Left-over Suggestions (these are things we personally have added to this soup in the past, with great success. These things should all be already cooked):
Roasted chicken (chopped, with skin removed)
Seasoned ground beef (from taco night)
Baked potatoes (cut, with skins on, into bite-sized pieces)
If you wish to keep the soup vegetarian, then obviously just bypass adding anything meat related. If you are feeding both vegetarians and meat eaters, then simply transfer a portion of the soup to another pot and add the meat to just one of the pots.
Last night, we added two Andouille sausage links my husband had grilled the night before, about half a cup of seasoned ground beef from taco night, and about a cup of left over chili, and half a jar salsa. I also added a can of cannellini beans (but any bean will doI have done kidney and black in the past).

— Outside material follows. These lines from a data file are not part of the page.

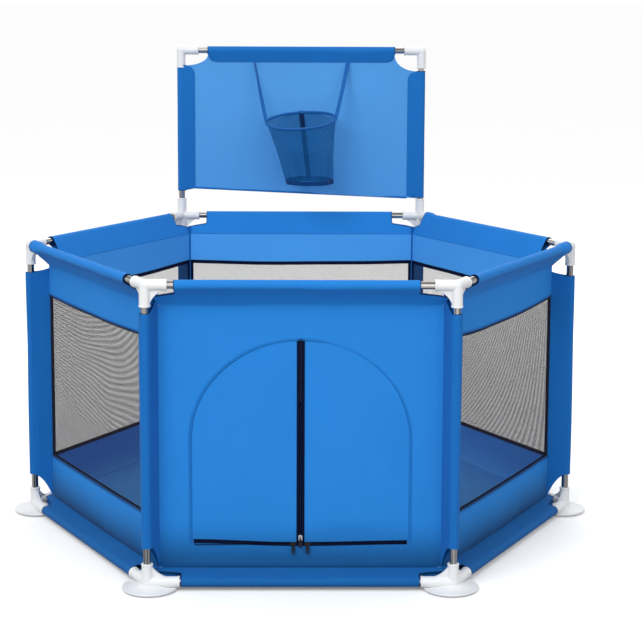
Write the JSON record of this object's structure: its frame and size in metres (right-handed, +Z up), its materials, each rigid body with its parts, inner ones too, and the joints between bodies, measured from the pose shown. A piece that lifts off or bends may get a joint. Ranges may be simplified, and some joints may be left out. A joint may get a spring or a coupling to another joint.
{
  "type": "hexagonal playpen",
  "caption": "Six-sided fabric playpen with mesh windows, zip door, steel tube frame, suction feet and a ball hoop on a lift-off backboard.",
  "frame": {"origin": "on the floor, under the middle of the hexagon", "axes": "+Z up; the zip door faces -Y and the hoop board stands on the +Y side; the side corners lie on X"},
  "size_m": [1.378, 1.2092, 1.1024],
  "materials": {
    "steel_tube": "bright drawn steel tube",
    "white_plastic": "white moulded plastic",
    "clear_rubber": "soft milky suction pad",
    "blue_cloth": "blue woven polyester",
    "sleeve_cloth": "blue woven polyester, two layers",
    "black_mesh": "open black knitted mesh",
    "net_mesh": "open navy knitted net",
    "zip_tape": "dark navy zip tape and teeth",
    "strap_tape": "blue woven tape",
    "zip_metal": "bare metal slider",
    "zip_black": "black enamelled metal",
    "hoop_wire": "navy coated steel wire"
  },
  "bodies": {
    "frame": {"post_right": "steel_tube", "post_back_right": "steel_tube", "post_back_left": "steel_tube", "post_left": "steel_tube", "post_front_left": "steel_tube", "post_front_right": "steel_tube", "top_rail_right_back": "steel_tube", "top_rail_back": "steel_tube", "top_rail_left_back": "steel_tube", "top_rail_left_front": "steel_tube", "top_rail_front": "steel_tube", "top_rail_right_front": "steel_tube", "low_rail_right_back": "steel_tube", "low_rail_back": "steel_tube", "low_rail_left_back": "steel_tube", "low_rail_left_front": "steel_tube", "low_rail_front": "steel_tube", "low_rail_right_front": "steel_tube", "corner_right": "white_plastic", "foot_right": "white_plastic", "corner_back_right": "white_plastic", "foot_back_right": "white_plastic", "corner_back_left": "white_plastic", "foot_back_left": "white_plastic", "corner_left": "white_plastic", "foot_left": "white_plastic", "corner_front_left": "white_plastic", "foot_front_left": "white_plastic", "corner_front_right": "white_plastic", "foot_front_right": "white_plastic", "foot_pads": "clear_rubber", "side_cloth_right_back": "blue_cloth", "side_cloth_back": "blue_cloth", "side_cloth_left_back": "blue_cloth", "side_cloth_left_front": "blue_cloth", "side_cloth_right_front": "blue_cloth", "front_cloth": "blue_cloth", "mesh_windows": "black_mesh", "post_sleeves": "sleeve_cloth", "floor_cloth": "blue_cloth", "zip_tape_sill": "zip_tape"},
    "door_left": {"door_flap_left": "blue_cloth", "zip_tape_left": "zip_tape"},
    "door_right": {"door_flap_right": "blue_cloth", "zip_tape_right": "zip_tape"},
    "slider_centre": {"zip_slider_centre": "zip_metal"},
    "pull_centre": {"zip_pull_centre": "zip_black"},
    "slider_left": {"zip_slider_left": "zip_black"},
    "pull_left": {"zip_pull_left": "zip_black"},
    "slider_right": {"zip_slider_right": "zip_black"},
    "pull_right": {"zip_pull_right": "zip_black"},
    "board": {"board_upright_left": "steel_tube", "board_elbow_left": "white_plastic", "board_upright_right": "steel_tube", "board_elbow_right": "white_plastic", "board_top_tube": "steel_tube", "board_cloth": "blue_cloth"},
    "hoop": {"hoop_ring": "hoop_wire", "hoop_net": "net_mesh", "hoop_straps": "strap_tape"}
  },
  "joints": [
    {"name": "door_fold_left", "type": "hinge", "parent": "frame", "child": "door_left", "pos_m": [0, -0.51642, 0.517], "axis": [0.4668, 0, 0.8844], "range_deg": [0, 150]},
    {"name": "door_fold_right", "type": "hinge", "parent": "frame", "child": "door_right", "pos_m": [0, -0.51642, 0.517], "axis": [0.4668, 0, -0.8844], "range_deg": [0, 150]},
    {"name": "zip_slide_centre", "type": "slide", "parent": "frame", "child": "slider_centre", "axis": [0, 0, 1], "range_m": [0, 0.4]},
    {"name": "pull_swing_centre", "type": "hinge", "parent": "slider_centre", "child": "pull_centre", "pos_m": [0, -0.52372, 0.101], "axis": [-1, 0, 0], "range_deg": [0, 165]},
    {"name": "zip_slide_left", "type": "slide", "parent": "frame", "child": "slider_left", "axis": [-1, 0, 0], "range_m": [0, 0.2]},
    {"name": "pull_swing_left", "type": "hinge", "parent": "slider_left", "child": "pull_left", "pos_m": [-0.015, -0.52372, 0.088], "axis": [-1, 0, 0], "range_deg": [0, 165]},
    {"name": "zip_slide_right", "type": "slide", "parent": "frame", "child": "slider_right", "axis": [1, 0, 0], "range_m": [0, 0.2]},
    {"name": "pull_swing_right", "type": "hinge", "parent": "slider_right", "child": "pull_right", "pos_m": [0.015, -0.52372, 0.088], "axis": [-1, 0, 0], "range_deg": [0, 165]},
    {"name": "board_lift", "type": "slide", "parent": "frame", "child": "board", "axis": [0, 0, 1], "range_m": [0, 0.06]},
    {"name": "hoop_tilt", "type": "hinge", "parent": "board", "child": "hoop", "pos_m": [0, 0.54836, 0.926], "axis": [-1, 0, 0], "range_deg": [0, 75], "deforming": ["hoop_net", "hoop_straps"]}
  ]
}
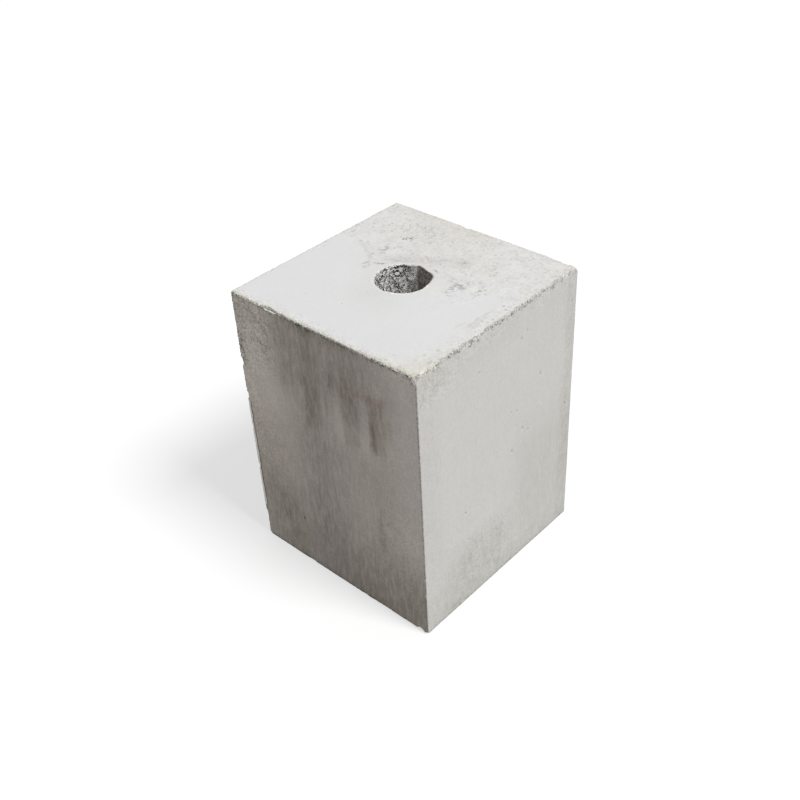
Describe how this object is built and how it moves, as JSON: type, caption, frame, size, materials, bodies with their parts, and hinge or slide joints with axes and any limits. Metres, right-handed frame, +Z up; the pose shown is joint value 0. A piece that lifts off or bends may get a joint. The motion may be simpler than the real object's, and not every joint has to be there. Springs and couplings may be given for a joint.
{
  "type": "concrete deck pier block",
  "caption": "Square cast concrete block that carries a deck post or joist, with a round socket down its middle for a pin or dowel.",
  "frame": {"origin": "middle of the base, on the socket's axis", "axes": "+Z up along the socket's axis and the block's long side, +X and +Y square to the side faces"},
  "size_m": [0.15, 0.15, 0.2],
  "materials": {
    "concrete": "matte cast concrete, stained and worn"
  },
  "bodies": {
    "root": {"pier_block": "concrete"}
  },
  "joints": []
}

After you add your cooked items and the beans, then and only then should you add salt, and only if needed. I say this because you will more than likely will find that cooked left-overs impart enough salty taste and you won’t need to add more.
I like to add about a tablespoon of parmesan cheese to my bowl. My husband likes to add graded cheddar cheese. The kids wolf it down with no cheese. And of course, a nice crusty loaf of French or Italian bread goes well with it.
It’s even better the next day. And make sure you freeze some too (you likely will have a LOT).
Sorry…so slack about taking pictures. But I will tell you…it was spectacular! And was an excellent pre-long-run meal because my 13.5 miler today was awesome!! I ran 12 miles in 1:52 (with 8:30 to 9:00 tempo miles from Miles 6 to 12). I slowed down A LOT the last mile and a half, however, because that entire mile and a half traveled up a 5% grade incline hill and it took me 21 minutes to to the last 1.5 miles. But I feel ready and confident about my half marathon race next Sunday.
So if you are stillllllllll reading this Garden Sink of a post, then I thank you. You are a good friend for listening to me ramble without interrupting once or getting angry. Blog posts are the BEST!